Squirrel and Hickory Armbands

Wearable Projects – Transformations for Learning!

We often give older students activity pages (such as the Squirrel and Hickory page on this website) to provide an interactive, visual means for them to amplify and reinforce their auditory and verbal learning about a particular topic. However, often, such learning will be even deeper / broader if the youngsters opt to use such pages as prompts for their original compositions and work – i.e. the creation of projects featuring their own drawn, painted, or collaged interpretations. The goal of such endeavors remains comprehensive and lasting understandings combined with emotional involvement / investment in the new information. Art-making helps make this happen.


Especially for young children, learning should be pleasant and imaginative. Can a particular project or topic engage students’ impulses to create beautiful adornments or impersonate other beings? There are so many delightful motives and rewards for art-making – including simply impressing family and friends, or the joy of participating in theoretical, theatrical, make-believe realities.

Here is an example from a project focused on the partnership between squirrels and hickory trees. This activity with six and seven year-olds resulted (mostly) in decorative arm bands. The children were asked to imagine that they themselves could become massive trees who provide tasty food, escape routes, and swaying nests for the squirrels. Long rectangles of brown construction paper were glued to become circles of bark. The students could slip these over their arms when they were ready to become towering plants. The line drawings of the squirrels from the activity page were colored and cut out. Their contours were patiently observed and echoed in the motor activity (with scissors) required for the trimming. The finished cut-outs were attached to the ‘branches’ with glue, often with a few leaves as well. The youngsters had time after this to show, play, and discuss the results with their friends. Then they took their projects home. All of these activities allowed them to better remember and celebrate the rascally rodents who help plant new forests – forests not only of hickories but of oaks, butternuts, and walnuts too.

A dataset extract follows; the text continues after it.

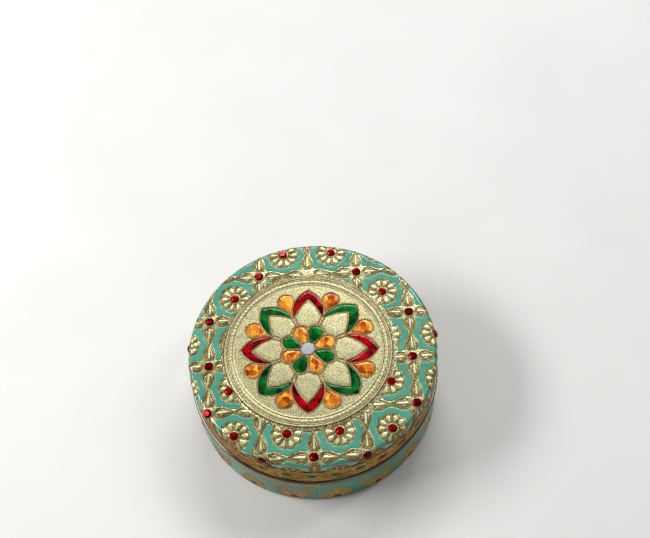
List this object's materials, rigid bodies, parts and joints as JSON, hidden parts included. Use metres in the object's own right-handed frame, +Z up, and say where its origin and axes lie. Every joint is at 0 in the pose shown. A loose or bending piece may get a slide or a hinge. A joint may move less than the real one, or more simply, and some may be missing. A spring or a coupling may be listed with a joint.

Note the addition of ants, an oak leaf, and texture to the bark of this branch.

When doing a project like this, expect that some youngsters may prefer to design headbands (so that the squirrels can perch at the tiptop of the tree). Others might decide to have two or three squirrels on their ‘branch.’ A few may prefer to skip the wearable art path entirely. They might just use the original squirrel graphic as a reference for their own marvelous drawing or painting!